Wie Gewalt die Menschen verformt

Der autobiografische Roman des salvadorianischen Schriftstellers Horacio Castellanos Moya ist die Beichte eines Mannes, der an seiner geschundenen Heimat ebenso verzweifelt wie an dem, was dieses Land aus ihm gemacht hat.

Die Geschichte spielt im Jahr 1991 in Mexiko-Stadt.  Erasmo Aragón, Journalist aus El Salvador, der seit Jahren im Exil lebt, entschließt sich, in seine Heimat zurückzukehren. Dort wütet zwar noch der Bürgerkrieg, aber ein Friedensvertrag zwischen der ultrarechten Regierung und der linken Guerilla ist bereits absehbar. Aragón will in San Salvador an der Gründung einer Zeitschrift mitwirken. Und doch ist es nicht die berufliche Aussicht, die ihn nach Hause treibt. Auch nicht Nostalgie oder Heimweh. Vielmehr geht ihm die salvadorianische Exilgemeinde in Mexiko-Stadt auf die Nerven, seine Ehe ist zerrüttet, er trinkt zu viel, leidet an Darmbeschwerden. Die geplante Heimkehr erscheint eher wie eine Flucht.

Einzig eine Hypnose-Behandlung bei einem alten salvadorianischen Arzt – auch er im Exil – schafft dem Ich-Erzähler Linderung. Dass aber eben dieser Arzt unvermittelt in die Heimat zurückkehrt, verunsichert Aragón zutiefst: Was, wenn der Arzt ein Spion der rechten Regierung ist? Oder wenn er verhaftet und gefoltert wird?

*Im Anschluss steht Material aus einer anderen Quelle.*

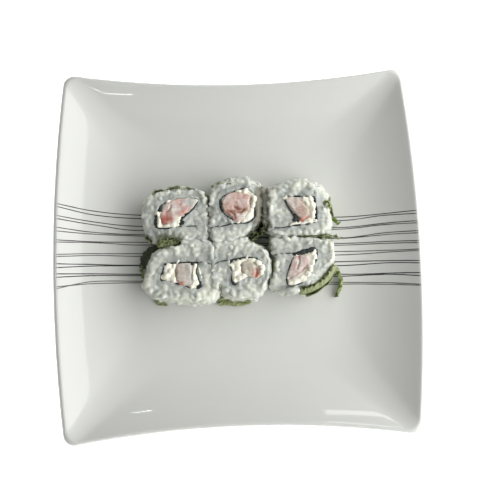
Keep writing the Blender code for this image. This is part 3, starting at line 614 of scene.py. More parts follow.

Was könnte er über ihn erzählen?

Erasmo Aragón ist ein komplizierter Mensch: Ein Hypochonder, der sich im Selbstmitleid suhlt. Ein lateinamerikanischer Macho, ein Aufschneider, der gerne Rocker oder Guerillero geworden wäre, aber es zu keinem von beidem gebracht hat. Denn er ist ein jammernder Feigling, und er weiß es. Erasmo Aragón ist Horacio Castellanos Moya. Der elfte Roman des salvadorianischen Autors ist eng an dessen eigenem Leben entlang geschrieben. Vielleicht ist er deshalb sein bislang bestes Buch geworden. Er ist schonungslos offen gegen sich selbst, hat sich nur einen anderen Namen gegeben, hier ein Detail erfunden, dort eines ins Absurde überspitzt. Man kann das Buch als Beichte eines Mannes lesen, der an seiner geschundenen Heimat genauso verzweifelt wie an dem, was dieses Land aus ihm gemacht hat.

Castellanos Moya wurde 1957 in der honduranischen Hauptstadt Tegucigalpa geboren, kam aber mit vier Jahren nach El Salvador und hat dieses Land immer als seine Heimat begriffen. Zum ersten Mal ging er 1981, nach dem Ausbruch des offenen Bürgerkriegs, ins Exil nach Mexiko-Stadt. 1991 kehrte er nach San Salvador zurück und arbeitete zunächst journalistisch. Seit 1995 schreibt er nur noch Fiktion. Zunächst waren seine Romane fast journalistisch anmutende Portraits und Sittengemälde, oft ins Absurde überdreht. Dann wurden seine Sujets immer autobiografischer. „Der Traum von Rückkehr“ ist sein bislang persönlichstes Buch. Es gibt nur wenige historische Andeutungen und Bezüge. Aber darum geht es ihm nicht. Es geht darum, wie Gewalt die Menschen, die mit ihr leben müssen, verformt.